В русском поселке, находившемся в нынешней Киргизской ССР, мне рассказывали первоселы, как в самом конце прошлого века они поднялись в России числом в несколько десятков семей и своим ходом, со скотиной, имуществом и крестьянским инвентарем, останавливаясь на зимовки, два года ехали на восток; как вначале ошиблись, считая, по прежней русской мерке, лучшим сесть у леса, чтоб легче построиться, но у леса земля оказалась не так подходящей для хозяйства, и тогда они перешли на теперешнее место.
*
Я уже говорил о свойственных славянам доброжелательности, терпимости, свободе от комплекса неполноценности, выдающейся веротерпимости, свободе от расизма.
(К проявлениям комплекса неполноценности я отношу навязчивое ожидание любой, но субъективно незаслуженной беды и ощущение своего бессилия — в результате, сознание сосредоточено на мысли, как бы половче вывернуться. При успехе комплекс неполноценности делает обладателя им опасным, ибо бросает в другую крайность — жестокое попирание других людей.)
Перечисленные качества русских проявлялись не только, конечно, в их крупных «присоединениях». Еще со своей предыстории будущие русские каждодневно встречались с людьми неславянского происхождения — финских, угро-финских корней. Здесь не существенны этнические уточнения — они не имели значения для славян и тех, с кем они встречались, ни две тысячи, ни сто лет тому назад. Существенно, что разность в уровне развития склонялась в сторону русских, поэтому многозначителен тот факт, что эти опаснейшие для слабейшего встречи не завершались его истреблением. (Мне иногда кажется, что, судя в историческом плане о встречах русских с нерусскими, можно было бы говорить не о разницах в уровне развития, но — о разных культурах.)
Так ли, иначе ли, но наша топонимика перенасыщена нерусскими словами, многие из которых непонятны.
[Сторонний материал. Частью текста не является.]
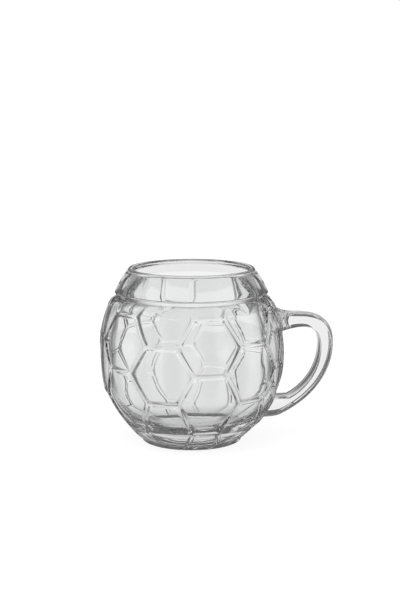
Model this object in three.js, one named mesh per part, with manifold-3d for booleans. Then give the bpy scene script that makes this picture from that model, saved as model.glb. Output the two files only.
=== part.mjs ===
// Glass beer mug with a ball shaped bowl, pressed with a raised honeycomb, and a welded loop handle.
// Millimetres, +Z up. The origin is the middle of the flat underside, on the bowl's axis.
// The handle points along +X.

import * as THREE from 'three';
import { mergeVertices } from 'three/addons/utils/BufferGeometryUtils.js';
import Module from 'manifold-3d';

const wasm = await Module();
wasm.setup();

// Bowl, overall
const bowlHeight = 106.2;
const mouthRadius = 38.8;
const lipThickness = 3;

// Collar between the lip and the groove
const collarRadius = 46.6;
const collarHeight = 14.8;
const collarWall = 4.4;
const collarBulge = 0.6;
const collarEdgeRound = 0.4;

// Groove under the collar
const grooveDepth = 2.1;
const grooveHeight = 1.7;

// Ball, measured to the crest of its ribs. Its full round would reach past the collar's foot
// and below the underside by the two reaches.
const ballRadius = 56.5;
const ballMiddle = 52.7;
const ballUpperReach = 32.8;
const ballLowerReach = 8;
const ballFullness = 2.04;
const shoulderHeight = 6.2;
const shoulderDepth = 6.5;
const wallThickness = 3.9;
const baseThickness = 7;
const cavityFloorFullness = 2.8;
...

Такие названия мест, рек, поселений суть памятники инородных русских первожителей, которые не вымерли, а обрусели в результате соседства, а также смешались с русскими перекрестными браками. Вместо могил и непрочтенных надписей, оставленных италийскими этрусками, наши «этруски», помимо своих подписей на географической карте, оставляли и то удивительное и по своей обычности никого не удивляющее разнообразие черт лица, телосложения, цвета волос, глаз и кожи бесспорно русских людей.
*
В самом конце тридцатых годов среди распаханных русских полей я видел гнезда полукочевого скотоводства, живые картины тысячелетней давности. В полосе сочнейшей травы по берегу озера — воды не видно, так как степь плоская и озеро закрыто стеной камыша, — пасется стадо. На русский взгляд, оно удивительно. Старые и молодые коровы, козы, овцы, лошади с телятами, жеребятами, ягнятами пасутся все вместе дружно, не разбредаясь — привыкли друг к другу. Два пастуха, верхом. В меховых треухах, глубоко вставив ноги в стремена, с длинным поводом, заброшенным за переднюю луку, они спят в седлах, как это умели делать конники недавно ушедшей в прошлое конницы.
Шум проезжающей машины никого не тревожит, к автомобилю привыкли.
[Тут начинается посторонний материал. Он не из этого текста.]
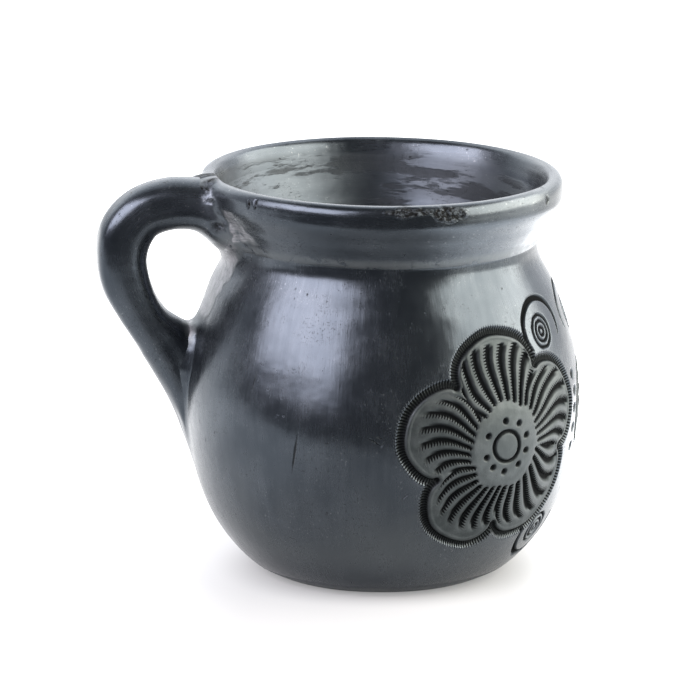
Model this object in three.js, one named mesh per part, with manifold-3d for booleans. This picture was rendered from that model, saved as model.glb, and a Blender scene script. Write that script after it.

Проезжая здесь через сутки, вы возвращаетесь во вчерашний день. Нужно оглядеться, вспомнить, чтобы сообразить — стадо, увлекая за собой дремлющих сторожей, переместилось на два-три километра. Конечно, пастухи, по необходимости, спешивались, чтоб поесть, чтоб надоить молока, недососанного теленком, ягненком. Может быть, была и быстрая вспышка действий, если ночью, почуяв зверя, всполошился скот. Но все это только случайный эпизод, дань, добросовестно платимая беспокойству во имя блаженного, оправданного бытом покоя.